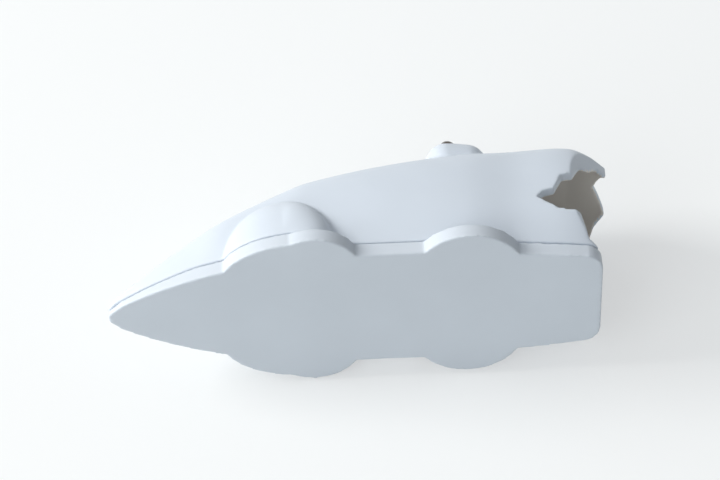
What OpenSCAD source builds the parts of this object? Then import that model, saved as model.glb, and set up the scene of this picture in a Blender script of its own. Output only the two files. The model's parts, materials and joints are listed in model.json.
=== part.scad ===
// Snap-shut cover for a toothbrush head, moulded as a small crocodile.
// The upper shell is the animal, the belly plate is a hinged lid, and the neck of the brush
// leaves through the open mouth. It is drawn standing on its feet, with the tail tip at x = 0,
// and is then laid on its side, leaning back on two feet and one flank.

/* [Length] */
// Tail, from its tip to the hips
tail_l = 12.6; // [9:0.1:18]
// Hips, from the root of the tail to the waist
hip_l = 13.7; // [12.5:0.1:18]
// Waist, the straight stretch between the feet
waist_l = 7; // [6.6:0.1:12]
// Shoulders, over the front feet
chest_l = 10.5; // [9:0.1:15]
// Snout, from the shoulders to the tip of the nose
snout_l = 10.8; // [9.5:0.1:15]

/* [Width] */
// Width of the belly at the root of the tail
tail_w = 12.8; // [10:0.1:14]
// Width of the belly at the waist
waist_w = 16; // [15:0.1:18]
// Width of the back at the waist, where the flanks bulge
flank_w = 17.8; // [17.5:0.1:20]
// Width of the back over the front feet
chest_w = 18.2; // [17.5:0.1:21]
// Width of the snout just behind the nose
snout_w = 17.2; // [14:0.1:18]
// Width of the nose at its tip
nose_w = 10.4; // [8:0.1:12]
// Width of the belly plate at its blunt front end
front_w = 11.8; // [9:0.1:13]

/* [Height] */
// Height of the back over the root of the tail
tail_h = 9.5; // [8:0.1:12]
// Height of the back over the hips
hip_h = 14.9; // [13:0.1:17]
// Height of the back over the waist
waist_h = 16.7; // [15:0.1:20]
// Height of the head
head_h = 18.6; // [17:0.1:21]
// Height of the nose
nose_h = 17.8; // [16:0.1:20]
// Squareness of the cross section, where 2 is an ellipse
squareness = 2.7; // [2:0.1:4]

/* [Walls] */
// Wall of the upper shell
wall = 1.2; // [0.8:0.05:1.6]
// Thickness of the belly plate and the foot pads
lid_t = 1.8; // [1.5:0.1:2.4]
// Thickness of the belly plate at the tip of the tail
lid_tip_t = 0.7; // [0.5:0.1:1.2]
// Seam between the shell and the closed belly plate
seam = 0.2; // [0.1:0.05:0.35]

/* [Feet] */
// Radius of the hind foot pads
hind_foot_r = 5.3; // [4.5:0.1:5.8]
// Radius of the front foot pads
front_foot_r = 6.2; // [5:0.1:6.8]
// How far the foot pads reach past the belly at the waist
foot_reach = 2.6; // [2:0.1:3.4]
// How far the haunch stands out of the flank
haunch = 2.1; // [1:0.05:2.6]
// Length of the haunch along the body
haunch_l = 12.2; // [10:0.1:14]
// Height of the haunch above the belly plate
haunch_h = 7.2; // [5.5:0.1:8.5]

/* [Mouth] */
// Length of the mouth slit, from its corner to the nose
mouth_l = 8.4; // [6:0.1:9.5]
// Height of the mouth corner above the belly face
mouth_h = 7.2; // [6:0.1:9]
// Height of the lower jaw above the belly face
jaw_h = 5.4; // [4:0.1:6]
// Height of the teeth along the upper jaw
tooth_h = 1; // [0.6:0.1:1.8]
// Number of teeth along each side of the upper jaw
teeth = 4; // [2:1:5]
// Distance between the two front teeth
front_teeth_w = 6; // [5:0.1:7]
// Depth of the notch between the two front teeth
notch = 1.3; // [0.6:0.1:2]

/* [Eyes] */
// Radius of the brow round each eye
brow_r = 2.4; // [2:0.1:3]
// Half length of the brow
brow_l = 3; // [2:0.1:4]
// Distance between the two eyes
eye_gap = 8.8; // [7:0.1:10]
// Radius of the eye beads
bead_r = 0.9; // [0.8:0.05:1.4]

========

**Task statement**:
Each line from the start of the listing above through the line containing "front_w = 11.8; // [9:0.1:13]" should be copied exactly, please, with no other lines added.

**Written reply**:
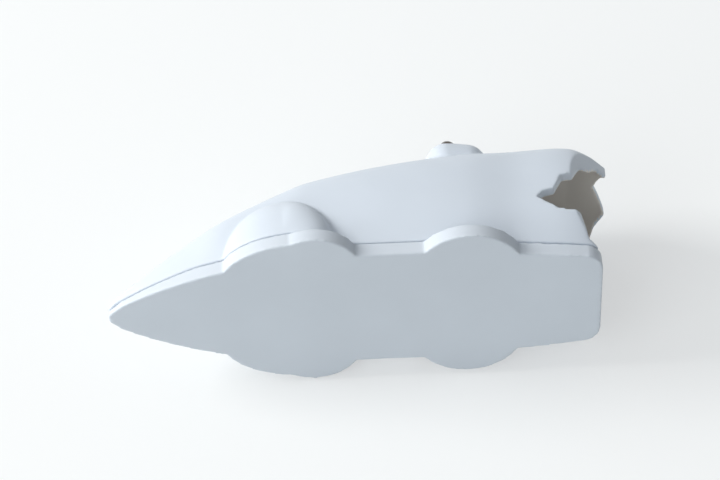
What OpenSCAD source builds the parts of this object? Then import that model, saved as model.glb, and set up the scene of this picture in a Blender script of its own. Output only the two files. The model's parts, materials and joints are listed in model.json.
=== part.scad ===
// Snap-shut cover for a toothbrush head, moulded as a small crocodile.
// The upper shell is the animal, the belly plate is a hinged lid, and the neck of the brush
// leaves through the open mouth. It is drawn standing on its feet, with the tail tip at x = 0,
// and is then laid on its side, leaning back on two feet and one flank.

/* [Length] */
// Tail, from its tip to the hips
tail_l = 12.6; // [9:0.1:18]
// Hips, from the root of the tail to the waist
hip_l = 13.7; // [12.5:0.1:18]
// Waist, the straight stretch between the feet
waist_l = 7; // [6.6:0.1:12]
// Shoulders, over the front feet
chest_l = 10.5; // [9:0.1:15]
// Snout, from the shoulders to the tip of the nose
snout_l = 10.8; // [9.5:0.1:15]

/* [Width] */
// Width of the belly at the root of the tail
tail_w = 12.8; // [10:0.1:14]
// Width of the belly at the waist
waist_w = 16; // [15:0.1:18]
// Width of the back at the waist, where the flanks bulge
flank_w = 17.8; // [17.5:0.1:20]
// Width of the back over the front feet
chest_w = 18.2; // [17.5:0.1:21]
// Width of the snout just behind the nose
snout_w = 17.2; // [14:0.1:18]
// Width of the nose at its tip
nose_w = 10.4; // [8:0.1:12]
// Width of the belly plate at its blunt front end
front_w = 11.8; // [9:0.1:13]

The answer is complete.